The group is also starting to raise chum salmon after obtaining grant funding from the Pacific Salmon Foundation and equipment from Fisheries and Oceans Canada to maintain a mix of salmon species in the Hoy-Scott creek system.
"Each returning salmon brings ocean biomass and nutrients back to the freshwater stream to help things grow," Lee said. "Dead adults are food for terrestrial scavengers, fish fertilizer for streamside plants, decay in-stream is food for overwintering coho juveniles. The different run timing means there are carcasses in the stream longer, providing a longer availability for food."
But all of it requires constant, diligent protection, Whachell and Lee agreed. Neighbourhoods surrounding the watershed were built many years ago but as Coquitlam continues to grow, it needs to be in accordance with better development practices that preserve the natural hydrology as much as possible.
More people, more pollution and improper stream-use practices can negatively affect its health for decades to come, Lee said.

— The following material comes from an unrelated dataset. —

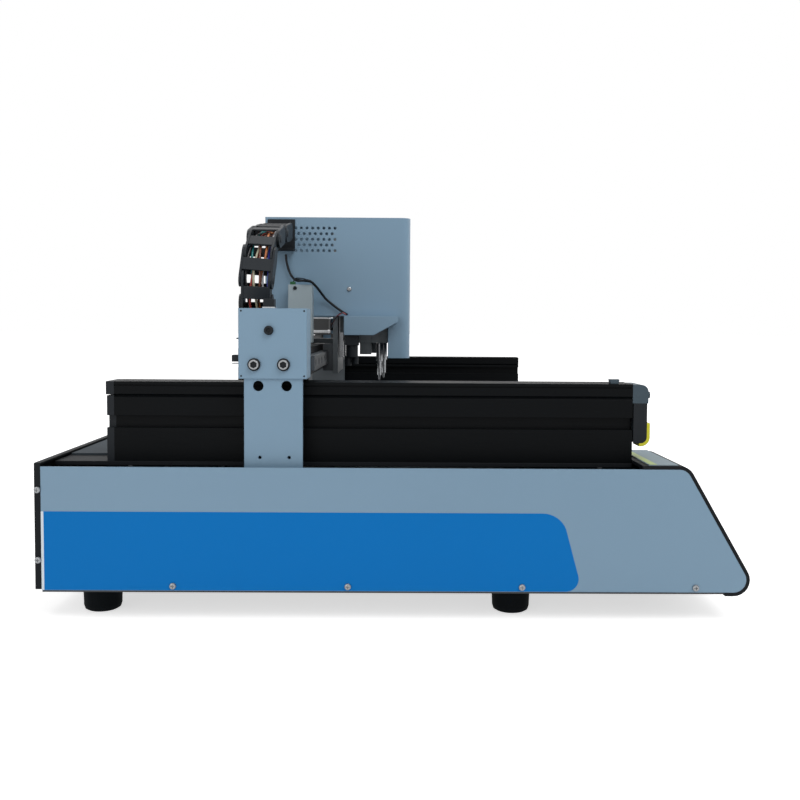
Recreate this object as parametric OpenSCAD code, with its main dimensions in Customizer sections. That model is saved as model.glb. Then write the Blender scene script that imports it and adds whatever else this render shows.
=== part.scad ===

"Think big things you can see, like fish, but also the small stuff that help build up the food web to support those fish."
Mitigating those risks comes from public education — at the Salmon Come Home and Salmon Leave Home events each year and ongoing school and community group tours — public presence and volunteer engagement. But the society is hoping the public can do their part as well, keeping their eyes out for the watershed's health and reporting to authorities if necessary, Lee said.
"We collectively as the public have a duty of care and stewardship for the streams."
SALMON COME HOME
This weekend the Hoy-Scott Watershed Society celebrates its signature event to welcome spawning salmon back home.
Salmon Come Home is on Oct. 23, from 11 a.m. to 3 p.m., rain or shine. Each year thousands are drawn to the event, which features free family fun including music and crafts, children's costume parade and storytelling, information on the watershed and, of course, a chance to see salmon spawning.
The hatchery is located in Hoy Creek Park, behind the City Centre Aquatic Complex at Pinetree and Guildford ways. Free parking is available at city hall, Pinetree community centre and Douglas College.